And it shall be lawful to and for the Committee of the House of Commons for examinations, the Committee for the militia in London, and all Committees of Parliament in the several counties and cities of the kingdom, to tender and administer the said oath unto every other person so coming to inhabit as abovesaid : and if any person (not being a member of, or assistant unto either of the Houses of the Parliament) shall refuse or neglect to take the said oath so duly tendered unto him or her as abovesaid, the said Commissioners and Committees respectively shall and may commit the same person to some prison, there to remain without bail or mainprize until he shall conform thereunto.
56. ORDER OF THE TWO HOUSES FOR TAKING AWAY THE
COURT OF WARDS.
[February 24, 1648. Lord's Journals, viii. 183.) That the Court of Wards and Liveries, and all wardships, liveries, primer seisins and ouster les mains, and all other charges incident or arising for or by reason of wardships, livery, primer seisin or ouster les mains, be from this day taken away; and that all tenures by homage, and all fines, licences, seizures, pardons for alienation, and all other charges incident thereunto, be likewise taken away; and that all tenures by knight service, either of His Majesty or others, or by knight service, or socage in capite of his Majesty, be turned into free and common socage.
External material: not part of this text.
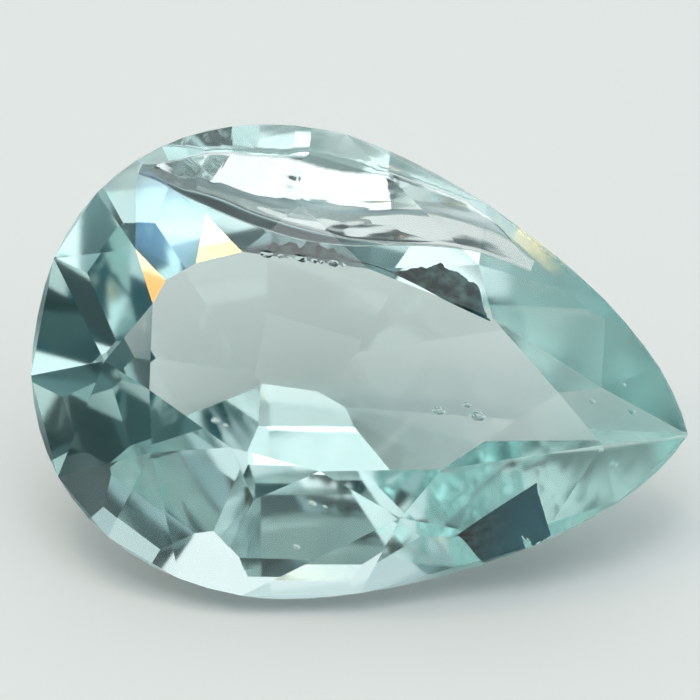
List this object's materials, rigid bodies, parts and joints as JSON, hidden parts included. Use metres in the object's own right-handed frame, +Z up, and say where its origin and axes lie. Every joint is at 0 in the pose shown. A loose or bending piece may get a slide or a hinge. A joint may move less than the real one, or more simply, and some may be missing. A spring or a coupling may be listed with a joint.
{
  "type": "cut aquamarine gemstone",
  "caption": "Loose pear-shaped faceted aquamarine with a large flat table and a step-cut pavilion, lying on one pavilion facet with the table tilted up.",
  "frame": {"origin": "bottom centre of the bounding box, on the plane of the pavilion facet that the stone lies on", "axes": "+Z up with the stone at rest, +X along the stone towards its pointed tip, -Y towards the side that the table faces"},
  "size_m": [0.009, 0.005, 0.0046],
  "materials": {
    "aquamarine": "polished"
  },
  "bodies": {
    "root": {"aquamarine": "aquamarine"}
  },
  "joints": []
}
57. THE PROPOSITIONS OF THE HOUSES SENT TO THE KING
(July 4, 1646. Rushworth, vi. 209. See Great Civil War, ii. 506.]
May it please your Majesty, We the Lords and Commons assembled in the Parliament of England, in the name and on the behalf of the kingdom of England and Ireland, and the Commissioners of the Parliament of Scotland, in the name and on the behalf of the kingdom of Scotland, do humbly present unto your Majesty the humble desires and propositions for a safe and well-grounded peace, agreed upon by the Parliaments of both kingdoms respectively, unto which we do pray your Majesty's assent; and that they, and all such Bills as shall be tendered to your Majesty in pursuance of them, or any of them, may be established and enacted for Statutes and Acts of Parliament, by your Majesty's royal assent, in the Parliament of both kingdoms respectively.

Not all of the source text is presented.